The entire TGTN weekend is a series of community oriented fully participatory events that engage our senses our bodies, and our imaginations in deeper recognitions with our neighborhood. In this context the static formalism of the black box turns into a black hole. How can the moving image not only reflect the figure back to us, but challenge us to use our own bodies to interpret images? Where are the makers who are more concerned with audience engagement than perfect projection? Can two time-based medias, music, and video, co-exist when they are not designed to oblige each other’s strengths weaknesses, interests or subjects? CM03 takes a step into these murky waters. Once Sledge’s performance arrives at the top of the Georgia and Lincoln Streets, all processioners will encounter an audio-visual environment that seeks to integrate with the natural environment of the neighborhood while simultaneously inviting our guests to imagine the possibilities of abandoned and overlooked spaces and possibly use the view to contemplate their own little parcel of North Park. Three video loops will be projected onto the side of a bus, a rear projection screen, and the canopy of trees that inhabit this strip of wild and eroding real estate.

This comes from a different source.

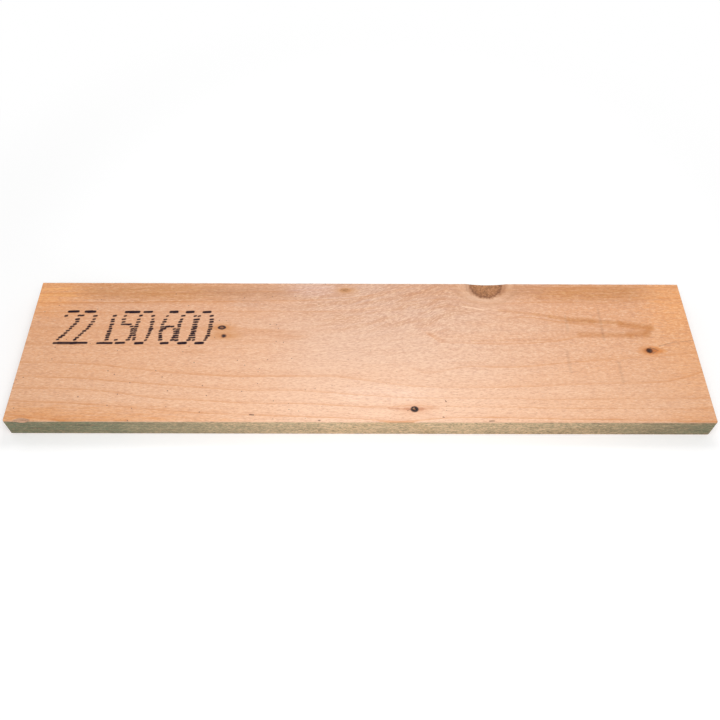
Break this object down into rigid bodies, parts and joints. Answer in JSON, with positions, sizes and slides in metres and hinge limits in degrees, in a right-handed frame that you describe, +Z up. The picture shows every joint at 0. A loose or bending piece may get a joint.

CM03 commissioned the site-specific ambient projection, North Park Lights, from underground video variant, Kelly Gabron. This digital rainbow will cascade color, light and shadow across the upper tier of trees at the top of the hill.
The Matrix Procedures (2009, 12:07 loop) is a collection of video exercises created by UCSD undergraduate VIS 174 students in the Fall 2009. I introduced the students to Eadweard Muybridge’s photographic studies. We became aware of some of his lesser known studies which attempt to freeze a human form mid-motion from multiple perspectives. Thanks to John Gaeda and the Wachowski’s this effect is now referred to as bullet time©. However, Muybridge’s studies indicated the ways in which media makers with limited resources might create formal studies that comment on and contribute to this ubiquitous visual device.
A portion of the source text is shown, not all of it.